__Instructions to follow__. Starting from the line that contains "for level, tiles", copy every line exactly until the line that contains "# Shader tools", which is also included.

Start of Source excerpt

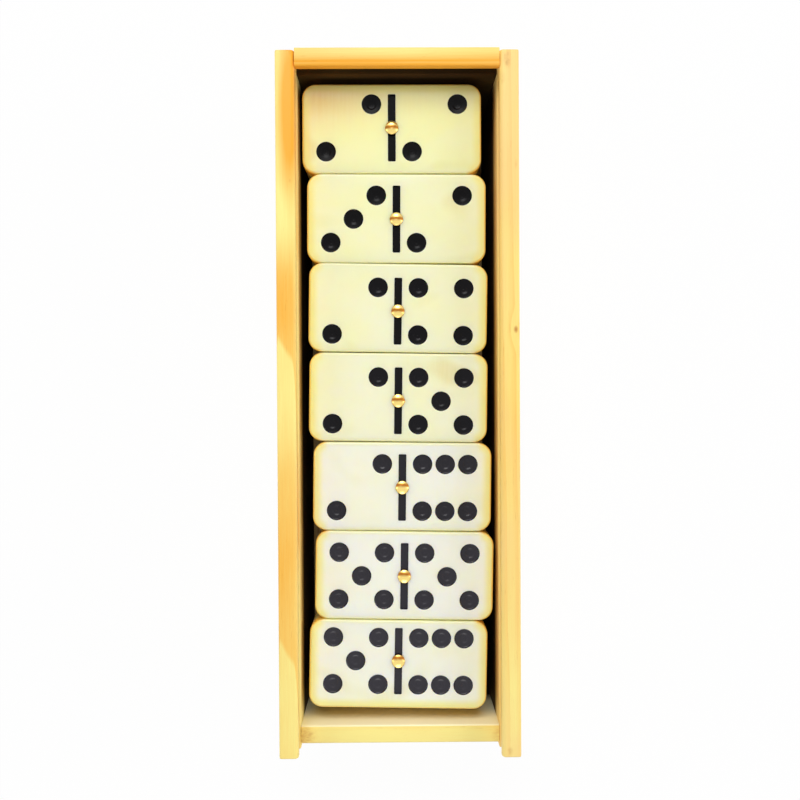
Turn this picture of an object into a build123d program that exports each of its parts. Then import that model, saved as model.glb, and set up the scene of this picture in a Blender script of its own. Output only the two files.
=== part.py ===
from build123d import *
import math
import os

# Open domino box of pine boards, packed with its set of twenty-eight tiles.
# Millimetres. X runs across the box, +Y points to the far end board, +Z is up.
# The origin is the middle of the box's underside.

os.makedirs("parts", exist_ok=True)

# Box boards
box_width = 67.0
box_length = 196.0
box_height = 54.4
side_thick = 5.3
far_thick = 5.2
near_thick = 5.1
far_stand_out = 0.6  # the far board stands out past the ends of the side boards
near_setback = 1.6  # the side boards run on past the near board as two ears
edge_round = 0.5

# Groove for the sliding lid, and rabbet for the base panel
lip_height = 2.6  # wood left above the groove
groove_height = 4.2
groove_depth = 3.0
rabbet_depth = 2.6
panel_thick = 3.0
panel_play = 0.1  # room round the base panel in its rabbet

# Flat wire brads that pin each side board to the two end boards
brad_width = 1.2
brad_thick = 1.0
brad_length = 18.0
brad_head = 2.2  # the head is wider than the wire one way only
brad_head_thick = 0.6
brad_play = 0.02
brad_heights = (10.0, 26.0, 42.0)

# Tiles
tile_length = 50.8
tile_width = 25.1
tile_thick = 10.0
tile_corner = 3.8  # radius of the corners, seen from above
tile_edge = 0.9  # how far the upper and lower edges are broken
column_pitch = 25.45
layer_pitch = 11.0  # a tile, the spinner head on it, and a hair of room
far_gap = 2.05  # between the far board and the first tile

# Dished pips, and the bar between the two halves of a tile
half_centre = 12.2
pip_column = 6.46  # from the middle of a half to its outer pips, along the tile
pip_row = 6.7
pip_radius = 2.8
pip_depth = 0.9
pip_slope = 1.5  # how far in from the pip's wall its floor levels out
pip_wall = 0.25  # height of the pip's wall above the slope
bar_length = 19.0
bar_width = 2.2
bar_depth = 0.7

# Brass spinner, a dome-headed pin over the middle of the bar
head_radius = 1.9
head_rise = 0.9
dome_cuts = ((0.9, 0.75), (0.5, 0.4))  # inward and downward steps that round the head
shank_radius = 0.85
shank_length = 5.5
shank_play = 0.02

# Small round forms have this many flats, more on the top layer, which is in view
pip_sides = (6, 12)
shank_sides = (6, 8)
head_sides = (8, 16)
corner_cuts = (2, 3)  # each cut doubles the flats round a tile's corner

# How each column of tiles lies in the box, from the far end to the near end
column_shift = (-1.5, -0.3, 0.0, -0.05, 0.95, 1.4, -0.45)
column_turn = (-0.1, -0.4, -1.05, -0.95, -0.8, -1.05, -1.25)  # degrees
top_cut_shift = (0.2, -0.2, -0.9, -0.95, -0.25, -0.2, 0.95)  # pips, bar and pin off the middle

# Left and right number of each tile, from the far end, lowest layer first
layers = (
    ((0, 0), (0, 1), (0, 2), (0, 3), (0, 4), (0, 5), (0, 6)),
    ((1, 1), (1, 2), (1, 3), (1, 4), (1, 5), (1, 6), (6, 6)),
    ((3, 3), (3, 4), (3, 5), (3, 6), (4, 4), (4, 5), (4, 6)),
    ((2, 2), (3, 2), (2, 4), (2, 5), (2, 6), (5, 5), (5, 6)),
)

# Pips of each number, in steps of one column along the tile and one row across it
pip_patterns = (
    (),
    ((0, 0),),
    ((-1, -1), (1, 1)),
    ((-1, -1), (0, 0), (1, 1)),
    ((-1, -1), (-1, 1), (1, -1), (1, 1)),
    ((-1, -1), (-1, 1), (0, 0), (1, -1), (1, 1)),
    ((-1, -1), (-1, 1), (0, -1), (0, 1), (1, -1), (1, 1)),
)

# Derived places
inner_width = box_width - 2 * side_thick
far_face = box_length / 2 - far_thick
near_face = -box_length / 2 + near_setback + near_thick
side_far_end = box_length / 2 - far_stand_out
groove_floor = box_height - lip_height - groove_height
panel_far = far_face + rabbet_depth - panel_play
panel_near = near_face - rabbet_depth + panel_play
first_column = far_face - far_gap - tile_width / 2
far_brad_row = far_face + far_thick / 2
near_brad_row = near_face - near_thick / 2
brad_reach = brad_length - side_thick  # how far a brad goes into an end board

# A rectangle of a board's section is placed by the middle of its lower side
low_mid = (Align.CENTER, Align.MIN)


def save(piece, name):
    piece.part.label = name
    export_step(piece.part, f"parts/{name}.step")


def brad_planes(half_span, row):
    """Planes on both ends of a board, one for each brad, facing out of the board."""
    return [
        Plane(origin=(side * half_span, row, height), x_dir=(0, 1, 0), z_dir=(side, 0, 0))
        for side in (-1, 1)
        for height in brad_heights
    ]


# Left side board: a length of milled moulding, with its groove and rabbet run right through
with BuildPart() as side_board_left:
    with BuildSketch(Plane.XZ.offset(-side_far_end)):
        with Locations((-(inner_width + side_thick) / 2, 0)):
            Rectangle(side_thick, box_height, align=low_mid)
        with Locations((-inner_width / 2, groove_floor)):
            Rectangle(2 * groove_depth, groove_height, align=low_mid, mode=Mode.SUBTRACT)
        with Locations((-inner_width / 2, 0)):
            Rectangle(2 * rabbet_depth, panel_thick, align=low_mid, mode=Mode.SUBTRACT)
    extrude(amount=box_length - far_stand_out)
    outer_edges = side_board_left.faces().sort_by(Axis.X)[0].edges()
    rim_edges = side_board_left.faces().sort_by(Axis.Z)[-1].edges()
    inner_rim_edge = rim_edges.filter_by(Axis.Y).sort_by(Axis.X)[-1:]
    fillet(outer_edges + rim_edges.filter_by(Axis.X) + inner_rim_edge, edge_round)
    for row in (far_brad_row, near_brad_row):
        with BuildSketch(*brad_planes(box_width / 2, row)[: len(brad_heights)]):
            Rectangle(brad_width + 2 * brad_play, brad_thick + 2 * brad_play)
        extrude(amount=-side_thick, mode=Mode.SUBTRACT)
        with BuildSketch(*brad_planes(box_width / 2, row)[: len(brad_heights)]):
            Rectangle(brad_width + 2 * brad_play, brad_head + 2 * brad_play)
        extrude(amount=-brad_head_thick, mode=Mode.SUBTRACT)
save(side_board_left, "side_board_left")

# Right side board: the same moulding the other way round
with BuildPart() as side_board_right:
    mirror(side_board_left.part, about=Plane.YZ)
save(side_board_right, "side_board_right")

# Far end board: as high as the sides, with the lid groove run on across its inner face
with BuildPart() as far_end_board:
    with BuildSketch(Plane.YZ.offset(-inner_width / 2)):
        with Locations((far_face + far_thick / 2, 0)):
            Rectangle(far_thick, box_height, align=low_mid)
        with Locations((far_face, groove_floor)):
            Rectangle(2 * groove_depth, groove_height, align=low_mid, mode=Mode.SUBTRACT)
        with Locations((far_face, 0)):
            Rectangle(2 * rabbet_depth, panel_thick, align=low_mid, mode=Mode.SUBTRACT)
    extrude(amount=inner_width)
    fillet(far_end_board.faces().sort_by(Axis.Z)[-1].edges().filter_by(Axis.X), edge_round)
    with BuildSketch(*brad_planes(inner_width / 2, far_brad_row)):
        Rectangle(brad_width + 2 * brad_play, brad_thick + 2 * brad_play)
    extrude(amount=-brad_reach - brad_play, mode=Mode.SUBTRACT)
save(far_end_board, "far_end_board")

# Near end board: cut down to the groove's floor, so that the lid slides in over it
with BuildPart() as near_end_board:
    with BuildSketch(Plane.YZ.offset(-inner_width / 2)):
        with Locations((near_face - near_thick / 2, 0)):
            Rectangle(near_thick, groove_floor, align=low_mid)
        with Locations((near_face, 0)):
            Rectangle(2 * rabbet_depth, panel_thick, align=low_mid, mode=Mode.SUBTRACT)
    extrude(amount=inner_width)
    fillet(near_end_board.faces().sort_by(Axis.Z)[-1].edges().filter_by(Axis.X), edge_round)
    with BuildSketch(*brad_planes(inner_width / 2, near_brad_row)):
        Rectangle(brad_width + 2 * brad_play, brad_thick + 2 * brad_play)
    extrude(amount=-brad_reach - brad_play, mode=Mode.SUBTRACT)
save(near_end_board, "near_end_board")

# Base panel: thin plywood let into the rabbets, flush with the boards underneath
with BuildPart() as bottom_panel:
    with BuildSketch():
        with Locations((0, (panel_far + panel_near) / 2)):
            Rectangle(inner_width + 2 * (rabbet_depth - panel_play), panel_far - panel_near)
    extrude(amount=panel_thick)
save(bottom_panel, "bottom_panel")

# Corner brads: each lies through a side board, in the end grain of an end board
with BuildPart() as corner_brads:
    for row in (far_brad_row, near_brad_row):
        with BuildSketch(*brad_planes(box_width / 2, row)):
            Rectangle(brad_width, brad_thick)
        extrude(amount=-brad_length)
        with BuildSketch(*brad_planes(box_width / 2, row)):
            Rectangle(brad_width, brad_head)
        extrude(amount=-brad_head_thick)
save(corner_brads, "corner_brads")


def pip_places(left, right, shift):
    """Places of the pips on a tile's face, from the numbers of its two halves."""
    return [
        (middle + column * pip_column, row * pip_row + shift)
        for middle, number in ((-half_centre, left), (half_centre, right))
        for column, row in pip_patterns[number]
    ]


def cut_corner(outline, cuts):
    """Rounds the corners of a sketch to tile_corner, each cut halving the turn at a vertex."""
    turn = math.radians(90)
    for _ in range(cuts):
        chamfer(outline.vertices(), tile_corner * (math.tan(turn / 2) - math.tan(turn / 4)))
        turn /= 2


# The cutter for one pip: a short prism, dished where its floor meets its wall
with BuildPart() as pip_cutter:
    with BuildSketch():
        RegularPolygon(pip_radius, pip_sides[True])
    extrude(amount=-pip_depth)
    pip_floor = pip_cutter.faces().sort_by(Axis.Z)[0]
    chamfer(pip_floor.edges(), pip_slope, pip_depth - pip_wall, reference=pip_floor)


def make_tile(bed, left, right, in_view, shift):
    """A tile on the plane called bed, its cuts shift off its middle, with a hole for its spinner."""
    face = bed.offset(tile_thick)
    with BuildPart() as tile:
        with BuildSketch(bed) as outline:
            Rectangle(tile_length, tile_width)
            cut_corner(outline, corner_cuts[in_view])
        extrude(amount=tile_thick)
        if in_view:
            chamfer(tile.faces().filter_by(bed).edges(), tile_edge)
        with BuildSketch(face):
            with Locations((0, shift)):
                Rectangle(bar_width, bar_length)
        extrude(amount=-bar_depth, mode=Mode.SUBTRACT)
        with BuildSketch(face):
            with Locations((0, shift)):
                RegularPolygon(shank_radius + shank_play, shank_sides[in_view])
        extrude(amount=-shank_length - shank_play, mode=Mode.SUBTRACT)
        pips = pip_places(left, right, shift)
        if pips and in_view:
            with Locations(face):
                with Locations(*pips):
                    add(pip_cutter.part, mode=Mode.SUBTRACT)
        elif pips:
            with BuildSketch(face):
                with Locations(*pips):
                    RegularPolygon(pip_radius, pip_sides[in_view])
            extrude(amount=-pip_depth, mode=Mode.SUBTRACT)
    return tile


def make_spinner(face, in_view, shift):
    """A brass pin driven into a tile, with its head standing on the tile's face."""
    with BuildPart() as spinner:
        with BuildSketch(face):
            with Locations((0, shift)):
                RegularPolygon(head_radius, head_sides[in_view])
        extrude(amount=head_rise)
        if in_view:
            for inward, downward in dome_cuts:
                crown = spinner.faces().sort_by(Axis.Z)[-1]
                chamfer(crown.edges(), inward, downward, reference=crown)
        with BuildSketch(face):
            with Locations((0, shift)):
                RegularPolygon(shank_radius, shank_sides[in_view])
        extrude(amount=-shank_length)
    return spinner


for level, tiles in enumerate(layers):
    in_view = level == len(layers) - 1
    for place, (left, right) in enumerate(tiles):
        spot = (column_shift[place], first_column - place * column_pitch, panel_thick + level * layer_pitch)
        bed = Plane(Location(spot, (0, 0, column_turn[place])))
        shift = top_cut_shift[place] * in_view
        tile = make_tile(bed, left, right, in_view, shift)
        spinner = make_spinner(bed.offset(tile_thick), in_view, shift)
        numbers = f"{min(left, right)}_{max(left, right)}"
        if level == 0:
            # A lowest tile keeps its spinner in its own file, as a second solid
            tile.part.children = [tile.part.solid(), spinner.part.solid()]
        save(tile, f"tile_{numbers}")
        if level > 0:
            save(spinner, f"spinner_{numbers}")
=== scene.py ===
import math
import bmesh
import bpy
from mathutils import Matrix, Vector


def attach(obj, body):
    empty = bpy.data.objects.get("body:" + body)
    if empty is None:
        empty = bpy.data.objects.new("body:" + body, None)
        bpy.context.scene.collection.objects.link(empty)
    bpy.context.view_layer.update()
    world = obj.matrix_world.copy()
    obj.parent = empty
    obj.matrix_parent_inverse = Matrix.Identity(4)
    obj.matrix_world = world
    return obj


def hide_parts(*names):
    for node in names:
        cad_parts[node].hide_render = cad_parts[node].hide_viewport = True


# An open pine box packed with a double-six set of dominoes, seen from straight above.
# Lengths are typed in millimetres and made metres by mm. +Y points to the far end board.

mm = 0.001
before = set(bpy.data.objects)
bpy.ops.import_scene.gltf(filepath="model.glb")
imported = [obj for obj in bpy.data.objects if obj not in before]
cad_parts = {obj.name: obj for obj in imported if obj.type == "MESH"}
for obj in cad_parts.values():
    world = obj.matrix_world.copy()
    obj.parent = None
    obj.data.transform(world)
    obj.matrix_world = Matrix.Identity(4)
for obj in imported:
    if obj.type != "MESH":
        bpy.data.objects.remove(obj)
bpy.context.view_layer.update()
print("frame loaded,", len(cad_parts), "nodes")


# Shader tools

def linear(value):
    # one channel of a screen colour, 0 to 255, as the linear value that a shader takes
    share = value / 255
    return share / 12.92 if value < 11 else ((share + 0.055) / 1.055) ** 2.4


def tint(red, green, blue):
    return linear(red), linear(green), linear(blue), 1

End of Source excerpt

__Solution__.
for level, tiles in enumerate(layers):
    in_view = level == len(layers) - 1
    for place, (left, right) in enumerate(tiles):
        spot = (column_shift[place], first_column - place * column_pitch, panel_thick + level * layer_pitch)
        bed = Plane(Location(spot, (0, 0, column_turn[place])))
        shift = top_cut_shift[place] * in_view
        tile = make_tile(bed, left, right, in_view, shift)
        spinner = make_spinner(bed.offset(tile_thick), in_view, shift)
        numbers = f"{min(left, right)}_{max(left, right)}"
        if level == 0:
            # A lowest tile keeps its spinner in its own file, as a second solid
            tile.part.children = [tile.part.solid(), spinner.part.solid()]
        save(tile, f"tile_{numbers}")
        if level > 0:
            save(spinner, f"spinner_{numbers}")
=== scene.py ===
import math
import bmesh
import bpy
from mathutils import Matrix, Vector


def attach(obj, body):
    empty = bpy.data.objects.get("body:" + body)
    if empty is None:
        empty = bpy.data.objects.new("body:" + body, None)
        bpy.context.scene.collection.objects.link(empty)
    bpy.context.view_layer.update()
    world = obj.matrix_world.copy()
    obj.parent = empty
    obj.matrix_parent_inverse = Matrix.Identity(4)
    obj.matrix_world = world
    return obj


def hide_parts(*names):
    for node in names:
        cad_parts[node].hide_render = cad_parts[node].hide_viewport = True


# An open pine box packed with a double-six set of dominoes, seen from straight above.
# Lengths are typed in millimetres and made metres by mm. +Y points to the far end board.

mm = 0.001
before = set(bpy.data.objects)
bpy.ops.import_scene.gltf(filepath="model.glb")
imported = [obj for obj in bpy.data.objects if obj not in before]
cad_parts = {obj.name: obj for obj in imported if obj.type == "MESH"}
for obj in cad_parts.values():
    world = obj.matrix_world.copy()
    obj.parent = None
    obj.data.transform(world)
    obj.matrix_world = Matrix.Identity(4)
for obj in imported:
    if obj.type != "MESH":
        bpy.data.objects.remove(obj)
bpy.context.view_layer.update()
print("frame loaded,", len(cad_parts), "nodes")


# Shader tools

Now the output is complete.